Records |
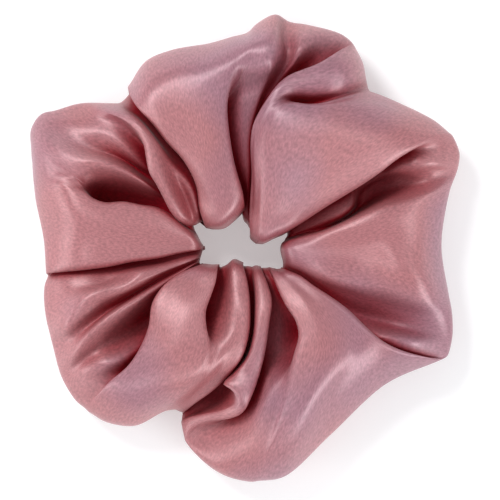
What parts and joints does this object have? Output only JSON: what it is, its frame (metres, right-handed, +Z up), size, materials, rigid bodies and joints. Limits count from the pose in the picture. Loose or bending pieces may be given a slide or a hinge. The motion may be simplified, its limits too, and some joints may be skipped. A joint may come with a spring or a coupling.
{
  "type": "scrunchie",
  "caption": "Gathered satin hair scrunchie: a ruffled fabric tube over a joined ring of flat elastic, lying flat, able to stretch sideways.",
  "frame": {"origin": "under the middle of the ring, on the surface it lies on", "axes": "+Z up through the ring's hole, +Y along its longer way across, +X the way it stretches"},
  "size_m": [0.1075, 0.1174, 0.03],
  "materials": {
    "satin": "dusty pink satin with soft highlights",
    "elastic": "matt braided flat elastic",
    "sewing_thread": "spun polyester sewing thread"
  },
  "bodies": {
    "left_half": {"satin_cover_left": "satin", "elastic_band_left": "elastic", "long_seam_thread_left": "sewing_thread", "closing_stitch_thread": "sewing_thread", "end_seam_thread": "sewing_thread"},
    "right_half": {"satin_cover_right": "satin", "elastic_band_right_inner_end": "elastic", "elastic_band_right_outer_end": "elastic", "elastic_join_thread": "sewing_thread", "long_seam_thread_right": "sewing_thread"}
  },
  "joints": [
    {"name": "stretch", "type": "slide", "parent": "left_half", "child": "right_half", "axis": [1, 0, 0], "range_m": [0, 0.08], "stiffness_N_per_m": 100}
  ]
}
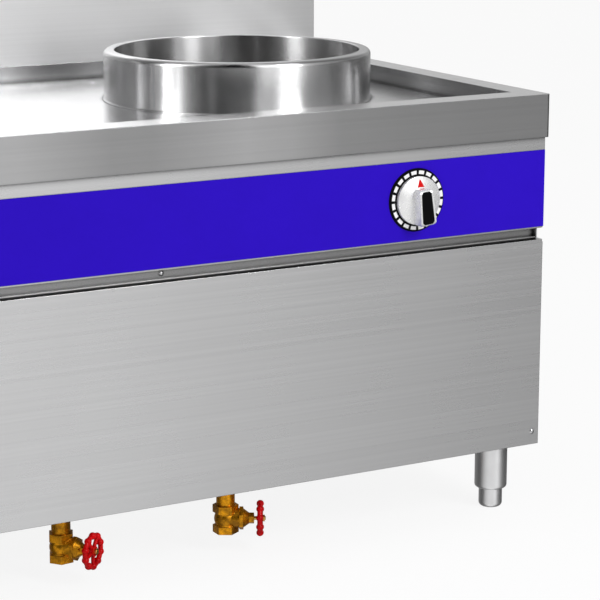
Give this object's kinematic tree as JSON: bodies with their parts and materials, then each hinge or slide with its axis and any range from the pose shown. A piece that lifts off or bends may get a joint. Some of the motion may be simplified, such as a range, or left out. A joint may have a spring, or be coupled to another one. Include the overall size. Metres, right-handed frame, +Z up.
{
  "type": "wok range",
  "caption": "Gas wok range with thick wok rings in a sunk top, lined burners with blowers, coloured control band with knobs, backsplash flues and gate valves below.",
  "frame": {"origin": "on the floor, under the middle of the box round the whole part, knob grips and rear screw heads included", "axes": "+X to the right along the front, +Y to the back, +Z up; the knobs face -Y"},
  "size_m": [1.6, 1.0356, 1.2],
  "materials": {
    "brushed_sheet": "brushed",
    "mirror_steel": "mirror polished",
    "polished_tube": "polished",
    "plain_sheet": "dull",
    "galvanised_sheet": "galvanised",
    "frame_steel": "primed",
    "blue_sheet": "satin",
    "dial_black": "printed",
    "knob_silver": "metallised",
    "inset_black": "gloss",
    "cast_brass": "cast",
    "turned_brass": "turned",
    "red_paint": "gloss",
    "black_iron": "rough",
    "refractory": "rough",
    "blower_paint": "semi-gloss",
    "screw_steel": "bright"
  },
  "bodies": {
    "range": {"worktop": "brushed_sheet", "wok_ring_left": "mirror_steel", "wok_ring_right": "mirror_steel", "backsplash": "brushed_sheet", "backsplash_cover": "plain_sheet", "control_panel": "brushed_sheet", "colour_panel": "blue_sheet", "groove_rail": "brushed_sheet", "lower_panel": "brushed_sheet", "side_panel_left": "brushed_sheet", "side_panel_right": "brushed_sheet", "rear_panel": "plain_sheet", "bottom_pan": "galvanised_sheet", "base_frame": "frame_steel", "upper_frame": "frame_steel", "legs": "polished_tube", "chamber_left": "galvanised_sheet", "chamber_right": "galvanised_sheet", "lining_left": "refractory", "lining_right": "refractory", "burner_left": "black_iron", "burner_right": "black_iron", "air_pipe_left": "galvanised_sheet", "air_pipe_right": "galvanised_sheet", "blower_housing_left": "blower_paint", "blower_housing_right": "blower_paint", "blower_motor_left": "black_iron", "blower_motor_right": "black_iron", "flue_left": "galvanised_sheet", "flue_right": "galvanised_sheet", "gas_pipes_left": "cast_brass", "gas_pipes_right": "cast_brass", "control_valve_left": "cast_brass", "control_valve_right": "cast_brass", "dial_left": "dial_black", "dial_right": "dial_black", "gate_valve_left": "cast_brass", "gate_valve_right": "cast_brass", "bonnet_left": "cast_brass", "bonnet_right": "cast_brass", "screws": "screw_steel"},
    "knob_left": {"knob_left": "knob_silver", "knob_inset_left": "inset_black", "spindle_left": "turned_brass"},
    "wheel_left": {"handwheel_left": "red_paint", "valve_stem_left": "turned_brass"},
    "gate_left": {"gate_left": "turned_brass"},
    "fan_left": {"impeller_left": "galvanised_sheet"},
    "knob_right": {"knob_right": "knob_silver", "knob_inset_right": "inset_black", "spindle_right": "turned_brass"},
    "wheel_right": {"handwheel_right": "red_paint", "valve_stem_right": "turned_brass"},
    "gate_right": {"gate_right": "turned_brass"},
    "fan_right": {"impeller_right": "galvanised_sheet"},
    "foot_front_left": {"foot_front_left": "polished_tube"},
    "foot_front_right": {"foot_front_right": "polished_tube"},
    "foot_rear_left": {"foot_rear_left": "polished_tube"},
    "foot_rear_right": {"foot_rear_right": "polished_tube"}
  },
  "joints": [
    {"name": "knob_turn_left", "type": "hinge", "parent": "range", "child": "knob_left", "pos_m": [-0.513, -0.48475, 0.626], "axis": [0, -1, 0], "range_deg": [0, 270]},
    {"name": "knob_turn_right", "type": "hinge", "parent": "range", "child": "knob_right", "pos_m": [0.513, -0.48475, 0.626], "axis": [0, -1, 0], "range_deg": [0, 270]},
    {"name": "wheel_turn_left", "type": "hinge", "parent": "range", "child": "wheel_left", "pos_m": [-0.161, -0.40475, 0.061], "axis": [0.6018, -0.7986, 0], "range_deg": [0, 2160]},
    {"name": "gate_lift_left", "type": "slide", "parent": "range", "child": "gate_left", "axis": [0.6018, -0.7986, 0], "range_m": [0, 0.024]},
    {"name": "wheel_turn_right", "type": "hinge", "parent": "range", "child": "wheel_right", "pos_m": [0.161, -0.40475, 0.061], "axis": [0.866, -0.5, 0], "range_deg": [0, 2160]},
    {"name": "gate_lift_right", "type": "slide", "parent": "range", "child": "gate_right", "axis": [0.866, -0.5, 0], "range_m": [0, 0.024]},
    {"name": "fan_spin_left", "type": "hinge", "parent": "range", "child": "fan_left", "pos_m": [-0.394, 0.33525, 0.262], "axis": [-1, 0, 0], "continuous": true},
    {"name": "fan_spin_right", "type": "hinge", "parent": "range", "child": "fan_right", "pos_m": [0.394, 0.33525, 0.262], "axis": [1, 0, 0], "continuous": true},
    {"name": "foot_wind_front_left", "type": "slide", "parent": "range", "child": "foot_front_left", "axis": [0, 0, -1], "range_m": [0, 0.03]},
    {"name": "foot_wind_front_right", "type": "slide", "parent": "range", "child": "foot_front_right", "axis": [0, 0, -1], "range_m": [0, 0.03]},
    {"name": "foot_wind_rear_left", "type": "slide", "parent": "range", "child": "foot_rear_left", "axis": [0, 0, -1], "range_m": [0, 0.03]},
    {"name": "foot_wind_rear_right", "type": "slide", "parent": "range", "child": "foot_rear_right", "axis": [0, 0, -1], "range_m": [0, 0.03]}
  ],
  "couplings": [
    {"joint": "gate_lift_left", "follows": "wheel_turn_left", "m_per_rad": 0.00063662},
    {"joint": "gate_lift_right", "follows": "wheel_turn_right", "m_per_rad": 0.00063662}
  ]
}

What needs to be done | Repeat all of the records above exactly as they appear.

Output for this exercise |
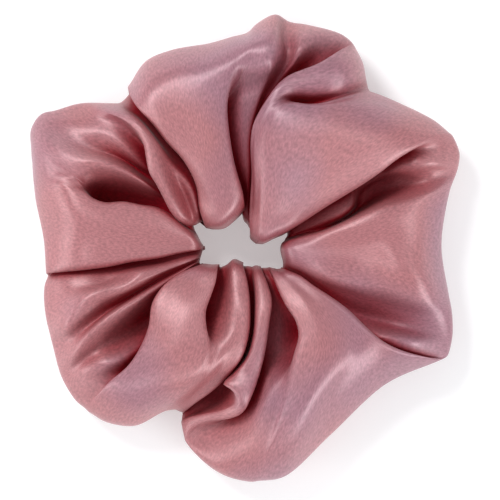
What parts and joints does this object have? Output only JSON: what it is, its frame (metres, right-handed, +Z up), size, materials, rigid bodies and joints. Limits count from the pose in the picture. Loose or bending pieces may be given a slide or a hinge. The motion may be simplified, its limits too, and some joints may be skipped. A joint may come with a spring or a coupling.
{
  "type": "scrunchie",
  "caption": "Gathered satin hair scrunchie: a ruffled fabric tube over a joined ring of flat elastic, lying flat, able to stretch sideways.",
  "frame": {"origin": "under the middle of the ring, on the surface it lies on", "axes": "+Z up through the ring's hole, +Y along its longer way across, +X the way it stretches"},
  "size_m": [0.1075, 0.1174, 0.03],
  "materials": {
    "satin": "dusty pink satin with soft highlights",
    "elastic": "matt braided flat elastic",
    "sewing_thread": "spun polyester sewing thread"
  },
  "bodies": {
    "left_half": {"satin_cover_left": "satin", "elastic_band_left": "elastic", "long_seam_thread_left": "sewing_thread", "closing_stitch_thread": "sewing_thread", "end_seam_thread": "sewing_thread"},
    "right_half": {"satin_cover_right": "satin", "elastic_band_right_inner_end": "elastic", "elastic_band_right_outer_end": "elastic", "elastic_join_thread": "sewing_thread", "long_seam_thread_right": "sewing_thread"}
  },
  "joints": [
    {"name": "stretch", "type": "slide", "parent": "left_half", "child": "right_half", "axis": [1, 0, 0], "range_m": [0, 0.08], "stiffness_N_per_m": 100}
  ]
}
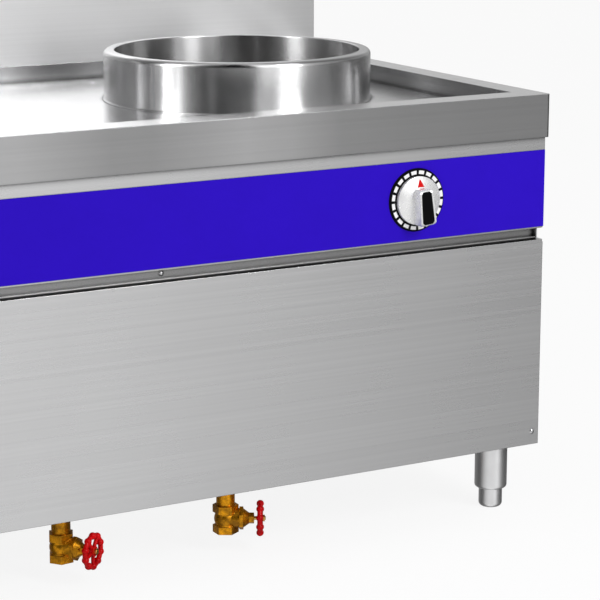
Give this object's kinematic tree as JSON: bodies with their parts and materials, then each hinge or slide with its axis and any range from the pose shown. A piece that lifts off or bends may get a joint. Some of the motion may be simplified, such as a range, or left out. A joint may have a spring, or be coupled to another one. Include the overall size. Metres, right-handed frame, +Z up.
{
  "type": "wok range",
  "caption": "Gas wok range with thick wok rings in a sunk top, lined burners with blowers, coloured control band with knobs, backsplash flues and gate valves below.",
  "frame": {"origin": "on the floor, under the middle of the box round the whole part, knob grips and rear screw heads included", "axes": "+X to the right along the front, +Y to the back, +Z up; the knobs face -Y"},
  "size_m": [1.6, 1.0356, 1.2],
  "materials": {
    "brushed_sheet": "brushed",
    "mirror_steel": "mirror polished",
    "polished_tube": "polished",
    "plain_sheet": "dull",
    "galvanised_sheet": "galvanised",
    "frame_steel": "primed",
    "blue_sheet": "satin",
    "dial_black": "printed",
    "knob_silver": "metallised",
    "inset_black": "gloss",
    "cast_brass": "cast",
    "turned_brass": "turned",
    "red_paint": "gloss",
    "black_iron": "rough",
    "refractory": "rough",
    "blower_paint": "semi-gloss",
    "screw_steel": "bright"
  },
  "bodies": {
    "range": {"worktop": "brushed_sheet", "wok_ring_left": "mirror_steel", "wok_ring_right": "mirror_steel", "backsplash": "brushed_sheet", "backsplash_cover": "plain_sheet", "control_panel": "brushed_sheet", "colour_panel": "blue_sheet", "groove_rail": "brushed_sheet", "lower_panel": "brushed_sheet", "side_panel_left": "brushed_sheet", "side_panel_right": "brushed_sheet", "rear_panel": "plain_sheet", "bottom_pan": "galvanised_sheet", "base_frame": "frame_steel", "upper_frame": "frame_steel", "legs": "polished_tube", "chamber_left": "galvanised_sheet", "chamber_right": "galvanised_sheet", "lining_left": "refractory", "lining_right": "refractory", "burner_left": "black_iron", "burner_right": "black_iron", "air_pipe_left": "galvanised_sheet", "air_pipe_right": "galvanised_sheet", "blower_housing_left": "blower_paint", "blower_housing_right": "blower_paint", "blower_motor_left": "black_iron", "blower_motor_right": "black_iron", "flue_left": "galvanised_sheet", "flue_right": "galvanised_sheet", "gas_pipes_left": "cast_brass", "gas_pipes_right": "cast_brass", "control_valve_left": "cast_brass", "control_valve_right": "cast_brass", "dial_left": "dial_black", "dial_right": "dial_black", "gate_valve_left": "cast_brass", "gate_valve_right": "cast_brass", "bonnet_left": "cast_brass", "bonnet_right": "cast_brass", "screws": "screw_steel"},
    "knob_left": {"knob_left": "knob_silver", "knob_inset_left": "inset_black", "spindle_left": "turned_brass"},
    "wheel_left": {"handwheel_left": "red_paint", "valve_stem_left": "turned_brass"},
    "gate_left": {"gate_left": "turned_brass"},
    "fan_left": {"impeller_left": "galvanised_sheet"},
    "knob_right": {"knob_right": "knob_silver", "knob_inset_right": "inset_black", "spindle_right": "turned_brass"},
    "wheel_right": {"handwheel_right": "red_paint", "valve_stem_right": "turned_brass"},
    "gate_right": {"gate_right": "turned_brass"},
    "fan_right": {"impeller_right": "galvanised_sheet"},
    "foot_front_left": {"foot_front_left": "polished_tube"},
    "foot_front_right": {"foot_front_right": "polished_tube"},
    "foot_rear_left": {"foot_rear_left": "polished_tube"},
    "foot_rear_right": {"foot_rear_right": "polished_tube"}
  },
  "joints": [
    {"name": "knob_turn_left", "type": "hinge", "parent": "range", "child": "knob_left", "pos_m": [-0.513, -0.48475, 0.626], "axis": [0, -1, 0], "range_deg": [0, 270]},
    {"name": "knob_turn_right", "type": "hinge", "parent": "range", "child": "knob_right", "pos_m": [0.513, -0.48475, 0.626], "axis": [0, -1, 0], "range_deg": [0, 270]},
    {"name": "wheel_turn_left", "type": "hinge", "parent": "range", "child": "wheel_left", "pos_m": [-0.161, -0.40475, 0.061], "axis": [0.6018, -0.7986, 0], "range_deg": [0, 2160]},
    {"name": "gate_lift_left", "type": "slide", "parent": "range", "child": "gate_left", "axis": [0.6018, -0.7986, 0], "range_m": [0, 0.024]},
    {"name": "wheel_turn_right", "type": "hinge", "parent": "range", "child": "wheel_right", "pos_m": [0.161, -0.40475, 0.061], "axis": [0.866, -0.5, 0], "range_deg": [0, 2160]},
    {"name": "gate_lift_right", "type": "slide", "parent": "range", "child": "gate_right", "axis": [0.866, -0.5, 0], "range_m": [0, 0.024]},
    {"name": "fan_spin_left", "type": "hinge", "parent": "range", "child": "fan_left", "pos_m": [-0.394, 0.33525, 0.262], "axis": [-1, 0, 0], "continuous": true},
    {"name": "fan_spin_right", "type": "hinge", "parent": "range", "child": "fan_right", "pos_m": [0.394, 0.33525, 0.262], "axis": [1, 0, 0], "continuous": true},
    {"name": "foot_wind_front_left", "type": "slide", "parent": "range", "child": "foot_front_left", "axis": [0, 0, -1], "range_m": [0, 0.03]},
    {"name": "foot_wind_front_right", "type": "slide", "parent": "range", "child": "foot_front_right", "axis": [0, 0, -1], "range_m": [0, 0.03]},
    {"name": "foot_wind_rear_left", "type": "slide", "parent": "range", "child": "foot_rear_left", "axis": [0, 0, -1], "range_m": [0, 0.03]},
    {"name": "foot_wind_rear_right", "type": "slide", "parent": "range", "child": "foot_rear_right", "axis": [0, 0, -1], "range_m": [0, 0.03]}
  ],
  "couplings": [
    {"joint": "gate_lift_left", "follows": "wheel_turn_left", "m_per_rad": 0.00063662},
    {"joint": "gate_lift_right", "follows": "wheel_turn_right", "m_per_rad": 0.00063662}
  ]
}